At Home: Make sure you have the proper snow removing equipment to clear your sidewalks and driveways. If an exceptionally high amount of snow is forecast, be prepared to remain at home for a day or two.

Blizzard
Warning

A combination of sustained winds or frequent wind gusts of at least 35 mph and visibilities of less than 1/4 of a mile due to snow and/or blowing snow for at least three straight hours.

On the Road: Refrain from driving except in emergency situations, especially in open country. Always carry a winter survival kit in your car if you must drive. High winds and white-out conditions will make driving extremely dangerous.

At Home: Be prepared to remain at home for a few days, especially if you live in a rural area. Snow drifts may be higher than 10 feet, so make sure you have the proper snow removing equipment.

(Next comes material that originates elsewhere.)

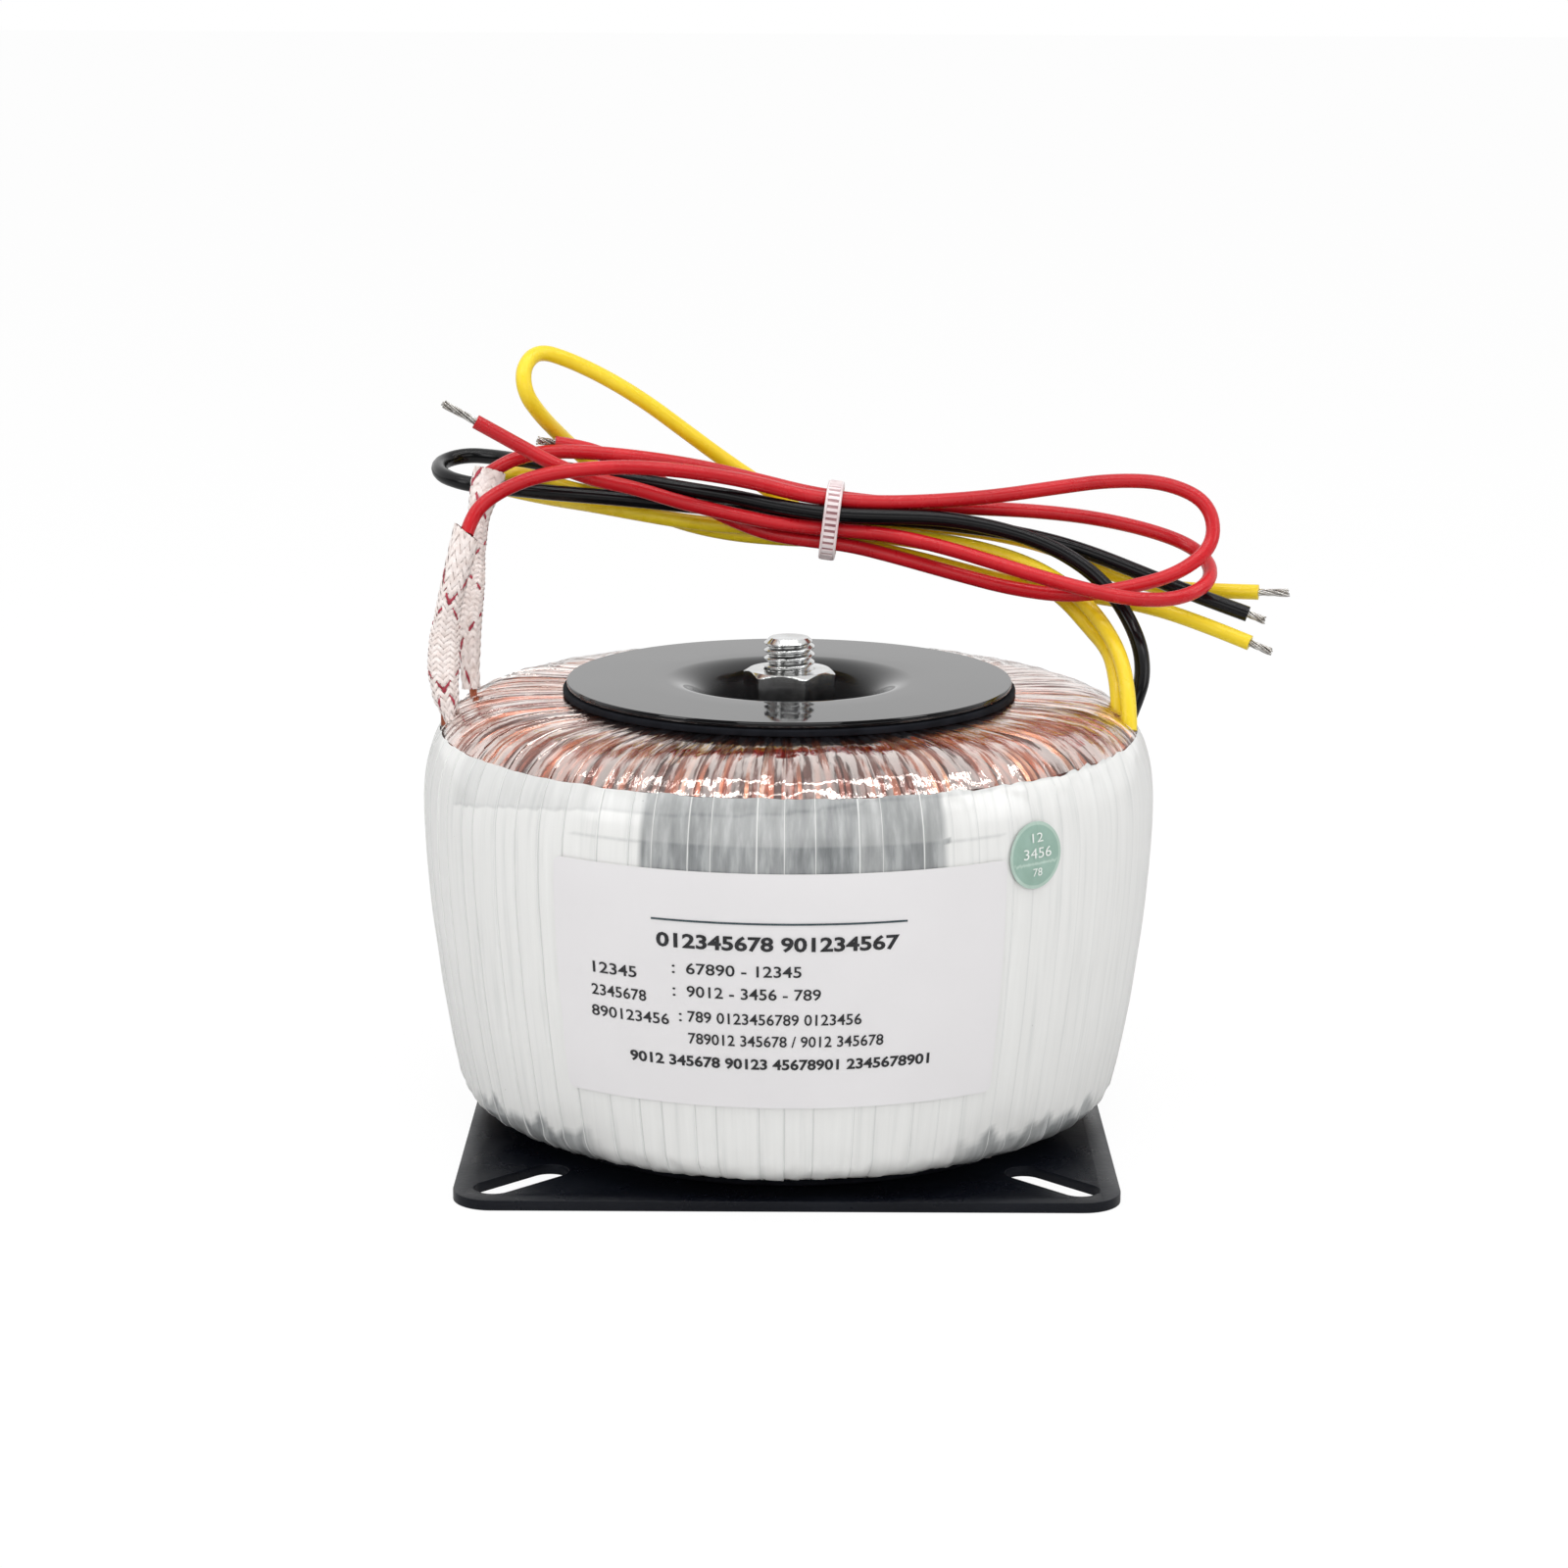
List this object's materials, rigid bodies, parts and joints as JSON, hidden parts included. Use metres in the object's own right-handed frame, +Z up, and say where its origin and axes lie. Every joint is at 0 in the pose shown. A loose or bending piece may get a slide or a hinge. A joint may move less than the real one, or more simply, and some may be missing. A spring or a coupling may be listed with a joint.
{
  "type": "toroidal transformer",
  "caption": "Ring-shaped mains transformer wrapped in white tape, clamped to a square slotted plate by a dished washer and bolt, with tied lead wires.",
  "frame": {"origin": "centre of the mounting plate at its underside", "axes": "+Z up along the clamping bolt, -Y towards the label, +X to the right seen from the label's side, along the plate's front edge"},
  "size_m": [0.1386, 0.1156, 0.1215],
  "materials": {
    "plate_black": "semi-gloss black paint",
    "rubber_black": "matt neoprene",
    "core_steel": "edge of wound silicon steel strip",
    "tape_yellow": "translucent polyester tape",
    "copper": "enamelled copper wire",
    "clear_film": "clear polyester film",
    "tape_white": "white polyester tape",
    "label_paper": "satin white label",
    "sticker_green": "pale green paper",
    "dish_black": "gloss black enamel",
    "zinc": "bright zinc plate",
    "braid_white": "white glass-fibre braid with red tracer",
    "nylon": "natural nylon",
    "lead_red": "red PVC",
    "lead_yellow": "yellow PVC",
    "lead_black": "black PVC",
    "tinned_strands": "tinned copper strands"
  },
  "bodies": {
    "root": {"base_plate": "plate_black", "base_pad": "rubber_black", "top_pad": "rubber_black", "core": "core_steel", "core_insulation": "tape_yellow", "primary_winding": "copper", "winding_insulation": "tape_yellow", "secondary_winding": "copper", "outer_film": "clear_film", "side_wrap": "tape_white", "label": "label_paper", "inspection_sticker": "sticker_green", "dished_washer": "dish_black", "flat_washer": "zinc", "spring_washer": "zinc", "hex_nut": "zinc", "clamp_bolt": "zinc", "front_sleeve": "braid_white", "rear_sleeve": "braid_white", "front_winding_tail": "copper", "rear_winding_tail": "copper", "cable_tie": "nylon", "front_red_lead": "lead_red", "front_red_bare_end": "tinned_strands", "rear_red_lead": "lead_red", "rear_red_bare_end": "tinned_strands", "black_lead": "lead_black", "black_bare_end": "tinned_strands", "front_yellow_lead": "lead_yellow", "front_yellow_bare_end": "tinned_strands", "rear_yellow_lead": "lead_yellow", "rear_yellow_bare_end": "tinned_strands"}
  },
  "joints": []
}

Freezing Rain Advisory A freezing rain/drizzle event in which ice accumulations are expected to be less than 1/4 of an inch thick.

On the Road: Drive at a safe speed. Allow more space between you and the car ahead of you and be cautious when coming to a stop and making turns.

At Home: Be careful of slipping and falling when walking on untreated sidewalks and roads.

Ice Storm Warning A freezing rain event in which ice accumulations are expected to be 1/4 of an inch or more thick.

On the Road: Refrain from driving except in emergency situations. Roads will likely be treacherous and maintaining control of your car will be very difficult.

At Home: Be prepared for possible long duration power outages and refrain from walking on ice covered surfaces outside.

Wind Chill Advisory Wind chill values are expected to fall to between -20°F and -29°F with at least a 5 mph wind.

On the Road: Pack extra clothes and blankets in addition to your winter survival kit in your car in case you become stranded.

At Home: If you go outdoors, dress accordingly by wearing well-insulated hats and gloves and putting on extra layers of clothing to keep warm. Frostbite could take place in as little as 30 minutes.

Wind Chill Warning Wind chill values are expected to fall to -30°F or less with at least a 5 mph wind.

On the Road: Pack extra clothes and blankets in addition to your winter survival kit in your car in case you get stranded.

At Home: Seriously consider postponing any outdoor plans. Wear well insulated clothing if you must go outdoors. Frostbite could take place in as little as 10 minutes.